What is required — Would you set down every entry shown below, precisely as written?

(Records with modeling code)
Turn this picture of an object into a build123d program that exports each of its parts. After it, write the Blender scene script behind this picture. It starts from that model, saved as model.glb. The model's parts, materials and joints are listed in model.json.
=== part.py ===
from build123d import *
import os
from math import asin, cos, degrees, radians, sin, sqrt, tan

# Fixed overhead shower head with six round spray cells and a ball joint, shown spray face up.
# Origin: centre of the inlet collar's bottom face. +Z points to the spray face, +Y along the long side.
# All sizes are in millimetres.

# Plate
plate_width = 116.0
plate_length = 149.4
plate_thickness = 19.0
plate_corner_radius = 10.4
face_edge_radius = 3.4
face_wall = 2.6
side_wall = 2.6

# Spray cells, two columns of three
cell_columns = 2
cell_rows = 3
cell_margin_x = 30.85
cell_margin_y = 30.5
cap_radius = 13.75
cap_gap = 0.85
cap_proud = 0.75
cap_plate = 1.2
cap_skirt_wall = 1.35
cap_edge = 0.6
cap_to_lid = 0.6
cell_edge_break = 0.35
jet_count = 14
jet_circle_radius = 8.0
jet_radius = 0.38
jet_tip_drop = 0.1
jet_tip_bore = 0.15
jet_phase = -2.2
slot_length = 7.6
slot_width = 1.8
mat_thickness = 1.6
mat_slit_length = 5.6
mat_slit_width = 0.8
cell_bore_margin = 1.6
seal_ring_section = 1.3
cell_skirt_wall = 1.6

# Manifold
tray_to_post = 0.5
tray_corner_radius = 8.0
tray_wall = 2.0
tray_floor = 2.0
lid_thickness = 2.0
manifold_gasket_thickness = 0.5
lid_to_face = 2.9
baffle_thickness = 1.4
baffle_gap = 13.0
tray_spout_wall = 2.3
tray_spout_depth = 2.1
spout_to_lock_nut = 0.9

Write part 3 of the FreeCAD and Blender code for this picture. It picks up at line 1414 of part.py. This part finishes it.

The answer —
Turn this picture of an object into a build123d program that exports each of its parts. After it, write the Blender scene script behind this picture. It starts from that model, saved as model.glb. The model's parts, materials and joints are listed in model.json.
=== part.py ===
from build123d import *
import os
from math import asin, cos, degrees, radians, sin, sqrt, tan

# Fixed overhead shower head with six round spray cells and a ball joint, shown spray face up.
# Origin: centre of the inlet collar's bottom face. +Z points to the spray face, +Y along the long side.
# All sizes are in millimetres.

# Plate
plate_width = 116.0
plate_length = 149.4
plate_thickness = 19.0
plate_corner_radius = 10.4
face_edge_radius = 3.4
face_wall = 2.6
side_wall = 2.6

# Spray cells, two columns of three
cell_columns = 2
cell_rows = 3
cell_margin_x = 30.85
cell_margin_y = 30.5
cap_radius = 13.75
cap_gap = 0.85
cap_proud = 0.75
cap_plate = 1.2
cap_skirt_wall = 1.35
cap_edge = 0.6
cap_to_lid = 0.6
cell_edge_break = 0.35
jet_count = 14
jet_circle_radius = 8.0
jet_radius = 0.38
jet_tip_drop = 0.1
jet_tip_bore = 0.15
jet_phase = -2.2
slot_length = 7.6
slot_width = 1.8
mat_thickness = 1.6
mat_slit_length = 5.6
mat_slit_width = 0.8
cell_bore_margin = 1.6
seal_ring_section = 1.3
cell_skirt_wall = 1.6

# Manifold
tray_to_post = 0.5
tray_corner_radius = 8.0
tray_wall = 2.0
tray_floor = 2.0
lid_thickness = 2.0
manifold_gasket_thickness = 0.5
lid_to_face = 2.9
baffle_thickness = 1.4
baffle_gap = 13.0
tray_spout_wall = 2.3
tray_spout_depth = 2.1
spout_to_lock_nut = 0.9

Write part 3 of the FreeCAD and Blender code for this picture. It picks up at line 1414 of part.py. This part finishes it.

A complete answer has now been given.